People are searching for happiness all the time, but because the average human being at this level of evolution doesn’t really understand what true happiness is, naturally he or she is trying to find this happiness in everything, everywhere. Obviously, seeking happiness itself is not a problem. The problem is where we are searching for happiness and how we are searching for happiness.

You first have to consider the real meaning of happiness and what it is you are seeking, because obviously you can search for happiness through thousands of material items, thousands of situations, thinking each time you will find lasting happiness and realizing each time that it isn’t so. So the questions to ask yourself are: What is happiness? Am I searching in the right direction, in the right way, for happiness?

 

The Material Energy of the World

Everything that exists in the physical Universe, from the atom to the plants, animals, human beings, planets, solar systems and galaxies, is all part of the material energy. Your parents are material energy and everything in your environment is material energy, and so naturally you become part of the material energy. In other words, from the moment you are born you are swamped by material energy, or Māyā (Sanskrit: usually translated as “illusion” or “delusion” but is simply the material energy of the Universe.)

So all this grabbing of material things is actually the result of your being directed by the material energy of the world. The material energy of the world, however, has nothing to do with who you really are; you are simply a victim of this energy, reacting to it and obeying it without realizing. Through the media and advertisements you are obeying the call of Māyā. So you spend a lot of time working hard so that you can have more and more objects, and because every object is an energy-field of material energy, you gather more of this energy towards you. You express yourself and search for happiness through that material energy in the form of people, objects and situations, and you think that is what life is about. You have become overwhelmed with the material energy of this world, and have completely forgotten who you are and where you have come from. You have forgotten that you are a nonmaterial being—a Living Soul, a spiritual entity, a radiant Being of Light existing also in the nonmaterial dimensions of Reality. Furthermore, you have also forgotten that you are only here on this planet on a temporary “holiday” because of your past actions—your karma.

For thousands of lives, you have been coming back into this world because you are always attracted to material objects, situations and people. This produces karma, and by the Law of Karma you have to work out the karma you have produced in the past. This continual circulating back into incarnation, life after life, is called Saṁsāra, or the Wheel of Birth and Death.

With each incarnation you produce more karma, which traps you further into this world, and because the world is not perfect you encounter pain and sorrow; you experience life as moments of happiness and moments of unhappiness.
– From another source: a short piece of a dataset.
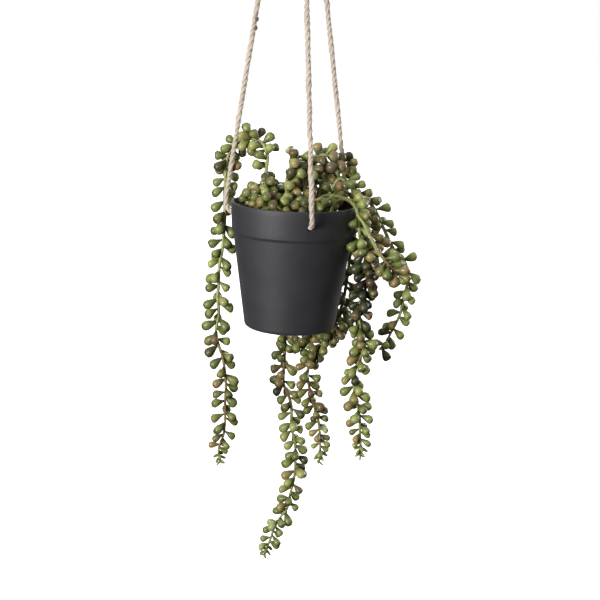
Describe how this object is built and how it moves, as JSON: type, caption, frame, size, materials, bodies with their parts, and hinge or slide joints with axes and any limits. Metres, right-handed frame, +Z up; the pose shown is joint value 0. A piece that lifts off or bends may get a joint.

While your Soul keeps incarnating, suffering and enjoying, incarnating, suffering and enjoying, you cannot make much progress on the Spiritual Path. (You remain what we call a young Soul, one that is under the influence of Māyā and keeps circulating on the Wheel of Saṁsāra.)

There comes a crisis point, however, when you as the Soul begin to reflect on this situation and somehow your inner consciousness begins to know something is not right, that this is not how existence should be. We are talking here of existence, not one life, but a series of lives. Your Soul begins to wake up and in that lifetime comes the great moment when the real Journey begins.

 

The Way Out of the Struggle is to Reconnect to Your Source

The history of Humanity is one of continually struggling with matter, with this physical world. For hundreds of thousands of years human beings on this planet have wanted to change Nature, because we think that if we change Nature we will be totally blissful and attain our purpose in life. This is an illusion, and it has continued for thousands and thousands of years. We always think that this time we can conquer matter, this time we can travel through space and be gods of the Universe, but even the most far-fetched ideas of science fiction are still struggling with the matter of the physical world.

Once you realize that this struggle is futile, that you no longer need to struggle with Māyā, you have taken the first step towards finding what is really important: the way out of the struggle.

Don’t take this as a philosophy because it isn’t. It’s the experience of thousands of people throughout the ages who have attained Higher Consciousness. Buddha would say the same thing if he were here: The way out of the struggle is to reconnect to your Source. What does this next stage of the Journey entail? What does it mean to reconnect to your Source?

Every living human being has a physical body, a temporary house, but we also have a source from which we have come, a divine source. The Spiritual Path begins for you when you have a desire to reconnect to that source. And then you are faced with a dilemma: how do you reconnect to your Source?

So you begin what we call the seeking stage. You listen to Hindu swamis or Tibetan monks; you go to a Christian church, a Jewish synagogue, a Muslim mosque. This is where the beginning of the Path is so confusing because the world offers so many choices and steers you in so many directions. With the ease of communication nowadays, you can search the Internet and get all kinds of information. Your mind can become overloaded with conflicting ideas from philosophers, theologians, metaphysicians and religious people. It doesn’t mean that the Dalai Lama is wrong or the Pope is wrong. All it means is that out of that welter of confusion, you have to find your path, what you have to do to reconnect.